WORK TO DO →
Reproduce exactly the lines from the one containing "Write the OpenSCAD" through the one containing "of the outline.", both included, and nothing else.

INPUT RECORDS →
★ ★ ★ ★ ★ ★ ★
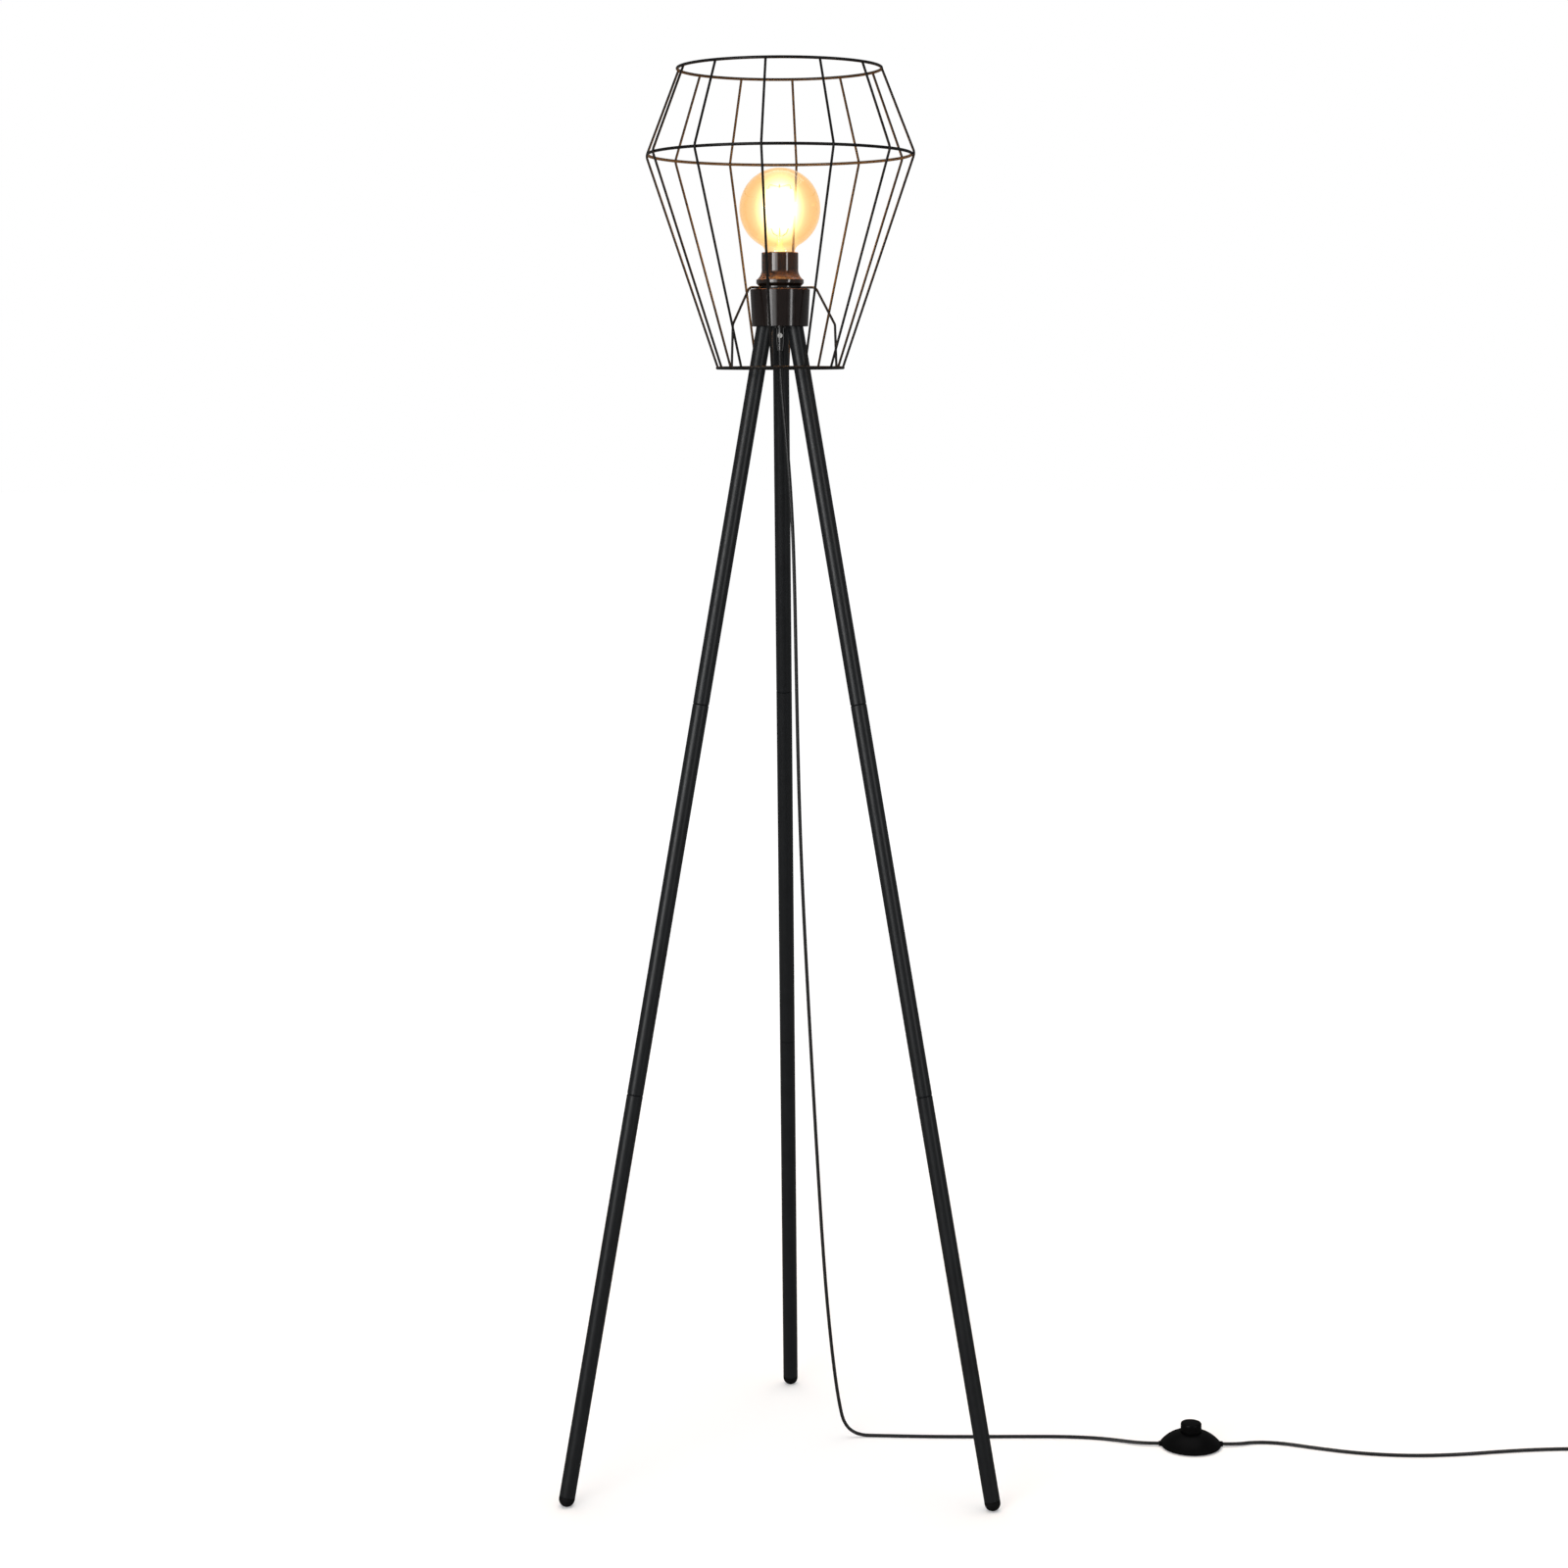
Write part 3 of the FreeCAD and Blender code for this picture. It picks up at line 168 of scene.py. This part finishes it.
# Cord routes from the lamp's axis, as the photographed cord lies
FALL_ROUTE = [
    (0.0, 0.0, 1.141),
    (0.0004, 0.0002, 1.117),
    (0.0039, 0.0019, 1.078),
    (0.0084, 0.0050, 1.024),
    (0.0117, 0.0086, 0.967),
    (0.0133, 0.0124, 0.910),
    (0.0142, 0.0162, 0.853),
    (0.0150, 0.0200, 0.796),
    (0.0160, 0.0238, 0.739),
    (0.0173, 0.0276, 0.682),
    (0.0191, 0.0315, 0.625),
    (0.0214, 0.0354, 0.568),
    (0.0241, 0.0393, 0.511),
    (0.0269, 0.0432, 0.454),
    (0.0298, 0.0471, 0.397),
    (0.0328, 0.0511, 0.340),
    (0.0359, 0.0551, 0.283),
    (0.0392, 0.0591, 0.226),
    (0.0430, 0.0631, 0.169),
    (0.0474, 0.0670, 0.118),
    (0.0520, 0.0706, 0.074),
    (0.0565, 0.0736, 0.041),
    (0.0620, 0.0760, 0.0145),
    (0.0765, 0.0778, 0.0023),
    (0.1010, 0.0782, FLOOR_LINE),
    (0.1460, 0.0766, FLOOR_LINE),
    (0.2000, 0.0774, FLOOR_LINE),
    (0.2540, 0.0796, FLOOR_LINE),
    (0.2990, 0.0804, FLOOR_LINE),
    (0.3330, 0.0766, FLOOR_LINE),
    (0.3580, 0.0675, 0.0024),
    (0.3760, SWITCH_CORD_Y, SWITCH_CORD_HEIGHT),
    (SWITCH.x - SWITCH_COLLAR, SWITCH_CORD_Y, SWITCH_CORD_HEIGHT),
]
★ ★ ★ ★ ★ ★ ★
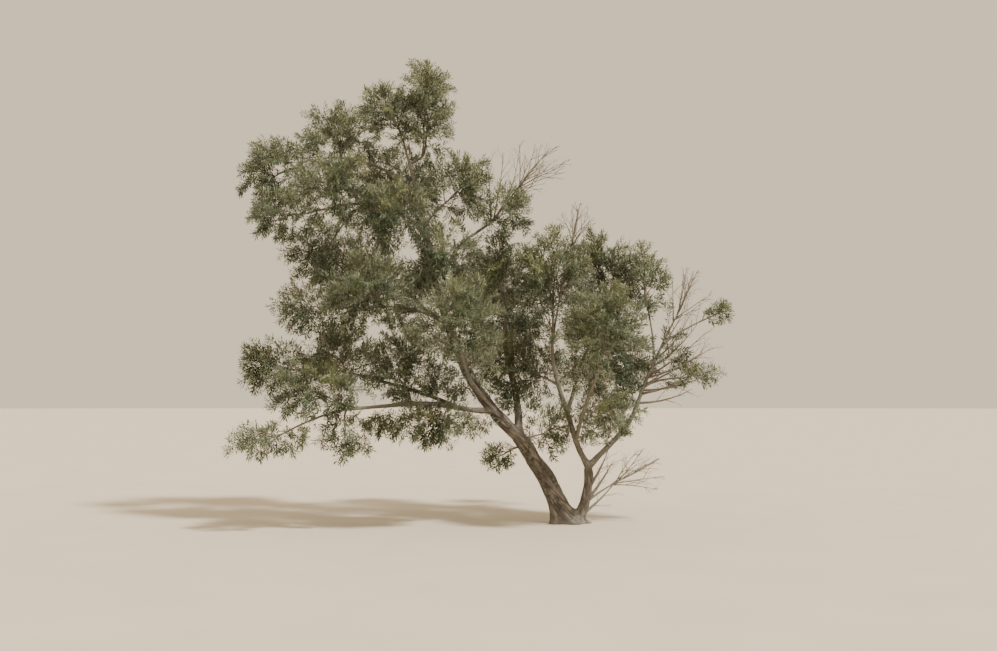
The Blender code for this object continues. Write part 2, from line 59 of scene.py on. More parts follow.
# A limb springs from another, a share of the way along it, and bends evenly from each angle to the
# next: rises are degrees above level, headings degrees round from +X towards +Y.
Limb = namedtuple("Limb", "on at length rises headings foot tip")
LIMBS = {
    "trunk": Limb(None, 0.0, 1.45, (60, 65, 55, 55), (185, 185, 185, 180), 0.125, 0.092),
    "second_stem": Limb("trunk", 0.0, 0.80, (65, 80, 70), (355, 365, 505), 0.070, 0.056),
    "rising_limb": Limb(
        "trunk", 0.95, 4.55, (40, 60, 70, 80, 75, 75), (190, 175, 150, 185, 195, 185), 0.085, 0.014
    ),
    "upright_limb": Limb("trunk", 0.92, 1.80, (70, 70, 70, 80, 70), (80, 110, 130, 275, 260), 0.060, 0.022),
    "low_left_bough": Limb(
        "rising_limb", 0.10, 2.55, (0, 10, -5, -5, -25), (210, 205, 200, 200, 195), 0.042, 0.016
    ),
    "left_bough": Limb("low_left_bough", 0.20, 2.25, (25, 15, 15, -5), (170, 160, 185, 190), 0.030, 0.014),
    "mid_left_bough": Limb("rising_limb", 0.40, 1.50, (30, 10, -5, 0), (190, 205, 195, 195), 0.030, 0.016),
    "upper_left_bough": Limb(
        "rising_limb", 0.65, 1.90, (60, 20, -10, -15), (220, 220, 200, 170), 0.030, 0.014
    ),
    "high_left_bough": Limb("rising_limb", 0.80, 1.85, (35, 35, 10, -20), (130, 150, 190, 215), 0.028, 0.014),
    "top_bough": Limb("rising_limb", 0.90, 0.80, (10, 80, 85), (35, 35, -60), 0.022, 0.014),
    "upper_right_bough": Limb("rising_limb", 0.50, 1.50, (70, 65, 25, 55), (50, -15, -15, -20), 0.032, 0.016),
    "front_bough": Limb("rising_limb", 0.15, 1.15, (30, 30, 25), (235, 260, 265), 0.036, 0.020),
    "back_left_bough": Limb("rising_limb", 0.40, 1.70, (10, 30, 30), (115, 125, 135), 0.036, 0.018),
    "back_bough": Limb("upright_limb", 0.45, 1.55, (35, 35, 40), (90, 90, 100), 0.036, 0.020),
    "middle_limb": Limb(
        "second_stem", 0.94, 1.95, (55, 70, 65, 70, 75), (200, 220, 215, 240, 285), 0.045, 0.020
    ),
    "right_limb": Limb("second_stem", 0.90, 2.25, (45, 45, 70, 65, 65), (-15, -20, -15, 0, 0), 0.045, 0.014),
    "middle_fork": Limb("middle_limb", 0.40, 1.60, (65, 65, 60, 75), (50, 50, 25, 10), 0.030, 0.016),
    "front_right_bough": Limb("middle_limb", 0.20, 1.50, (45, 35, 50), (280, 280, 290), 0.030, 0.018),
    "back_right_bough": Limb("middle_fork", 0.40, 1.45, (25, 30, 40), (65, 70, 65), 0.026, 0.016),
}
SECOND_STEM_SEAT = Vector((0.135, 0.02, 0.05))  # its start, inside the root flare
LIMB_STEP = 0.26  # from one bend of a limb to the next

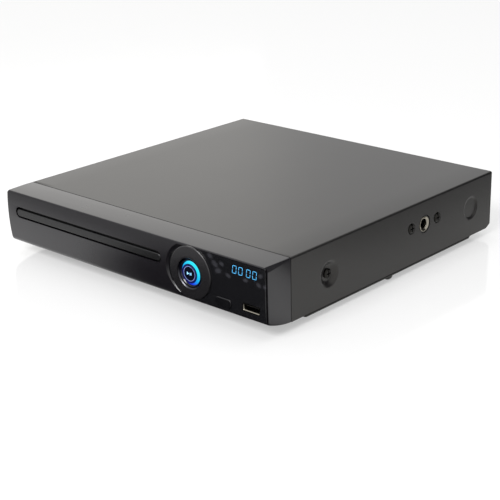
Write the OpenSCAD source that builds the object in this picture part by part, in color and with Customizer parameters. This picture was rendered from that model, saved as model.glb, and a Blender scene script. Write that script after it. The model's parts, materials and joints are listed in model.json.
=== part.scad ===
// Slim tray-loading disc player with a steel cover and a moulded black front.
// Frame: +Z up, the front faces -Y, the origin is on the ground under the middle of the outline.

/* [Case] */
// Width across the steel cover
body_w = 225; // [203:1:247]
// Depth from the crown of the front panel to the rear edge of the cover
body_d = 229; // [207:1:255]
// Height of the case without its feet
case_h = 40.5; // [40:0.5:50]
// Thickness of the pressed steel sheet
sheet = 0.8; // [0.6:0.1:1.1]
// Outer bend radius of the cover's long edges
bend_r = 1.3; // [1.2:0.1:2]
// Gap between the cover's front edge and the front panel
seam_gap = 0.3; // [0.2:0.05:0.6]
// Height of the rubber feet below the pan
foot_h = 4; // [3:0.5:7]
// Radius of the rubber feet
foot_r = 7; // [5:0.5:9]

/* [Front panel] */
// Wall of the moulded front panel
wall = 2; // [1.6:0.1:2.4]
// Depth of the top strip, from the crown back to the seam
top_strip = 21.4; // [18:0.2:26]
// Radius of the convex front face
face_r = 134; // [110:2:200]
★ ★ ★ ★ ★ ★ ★
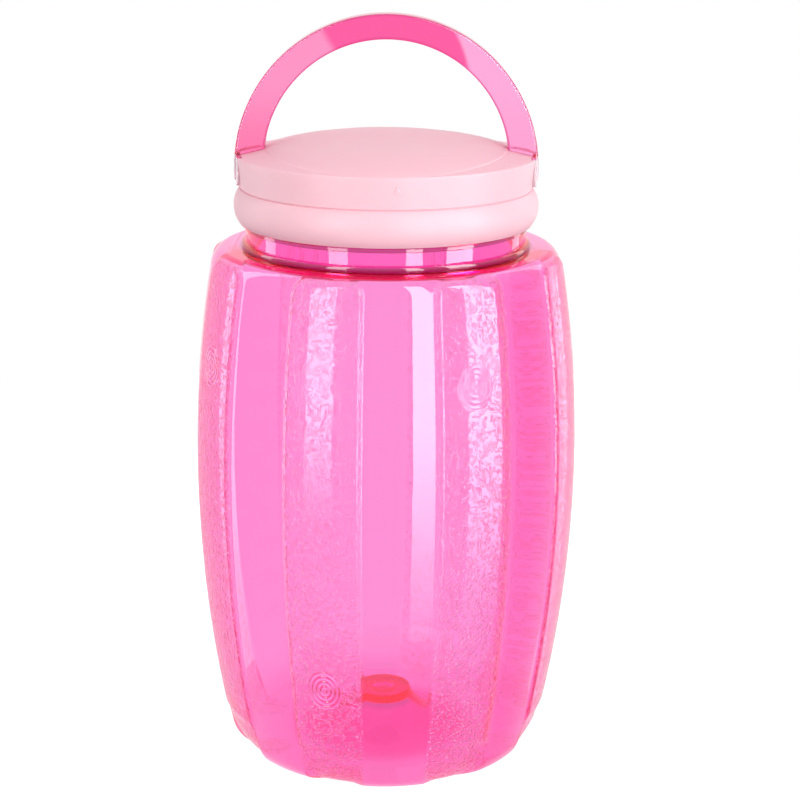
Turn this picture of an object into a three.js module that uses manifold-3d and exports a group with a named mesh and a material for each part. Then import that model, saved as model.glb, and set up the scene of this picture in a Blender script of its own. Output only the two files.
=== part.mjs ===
★ ★ ★ ★ ★ ★ ★
CORRECT ANSWER →
Write the OpenSCAD source that builds the object in this picture part by part, in color and with Customizer parameters. This picture was rendered from that model, saved as model.glb, and a Blender scene script. Write that script after it. The model's parts, materials and joints are listed in model.json.
=== part.scad ===
// Slim tray-loading disc player with a steel cover and a moulded black front.
// Frame: +Z up, the front faces -Y, the origin is on the ground under the middle of the outline.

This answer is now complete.